Here, Pomerantz forcefully argued that the Exchange Act of 1934 expressly defined the “State” law claims to which SLUSA applies as those brought under the laws of “any State of the United States, the District of Columbia, Puerto Rico, the Virgin Islands, or any other possession of the United States.” As Mr. Tuccillo argued to Judge Ellison in July, “Defendants ask this Court to do nothing less than to rewrite, selectively, an unambiguous statute that was duly elected by Congress to suit their purposes, and the Court should decline to do so.” Judge Ellison agreed. 

Judge Ellison also rejected BP’s argument that the original pleading of Texas law claims (later amended to be English law claims) and/or the use of Texas choice of law rules to identify English law as the governing substantive law served to trigger SLUSA’s dismissal provisions. In doing so, he validated our read of the existing split in the national case law on SLUSA’s application. 

These rulings were significant, as they preserved the lawsuits of dozens of BP plaintiffs, including both foreign and domestic institutions represented by Pomerantz and other firms. 

Pomerantz Establishes a Broader Time Period for Exchange Act Claims

The court also ruled in Pomerantz’s favor as regards the U.S. federal securities claims being pursued by some of our foreign and domestic clients who purchased BP’s ADS on the NYSE. Normally, the pendency of a class action will serve to toll the applicable statute of limitations for individual plaintiffs who may later pursue the same claim. Here, a parallel class action has sought to pursue, on a class-wide basis, a claim under Section 10(b) of the Exchange Act for losses in BP’s NYSE-traded ADS (although, notably, the court has more recently failed to certify most of the proposed class). 

BP had argued that Pomerantz’s clients waived this tolling by filing their individual lawsuits prior to the adverse decision on class certification in the class action. BP also argued that in any event, the statute of repose for our clients’ Exchange Act Claims, which is normally intended to be the “outside” date by which a claim must be filed, was never tolled. These arguments, if credited, would have served to bar as untimely our clients’ Exchange Act claims. 

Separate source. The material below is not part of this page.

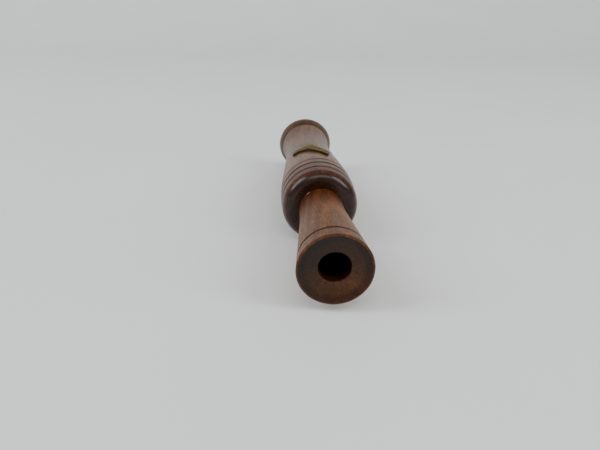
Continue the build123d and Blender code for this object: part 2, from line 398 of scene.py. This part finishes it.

Judge Ellison sided with us on both arguments, thereby preserving tolling of both the statute of limitations and the statute of repose. The repose ruling in particular was significant, because there is a deep divide in the case law nationally, and the Supreme Court had been poised to hear the issue this term (before the case raising it was settled). These rulings permit our clients to continue to file Exchange Act claims regarding their BP ADS losses, a very valuable right in the wake of Judge Ellison’s decisions denying class certification for most of the time period at issue in the parallel class action.

The Path Ahead

Together, these landmark rulings have highlighted a new path toward recovery in U.S. courts for foreign investors pursuing foreign law claims regarding their losses in foreign-traded securities. Ever since Morrison was decided in 2010, no other case like this has survived. 

Pomerantz serves on a court-appointed Steering Committee overseeing all individual actions against BP by institutional investors and serves as the sole liaison with the court and BP. Our third tranche of plaintiffs’ cases is already on file, and discovery is anticipated to commence in all cases in the near future. 

Pomerantz currently represents nearly three dozen institutional plaintiffs in the BP litigation, including U.S. public and private pension funds, U.S. limited partner-ships and ERISA trusts, and pension funds from Canada, the U.K., France, the Netherlands, and Australia. The BP litigation is overseen by Partners Marc Gross, Jeremy Lieberman, and Matthew Tuccillo.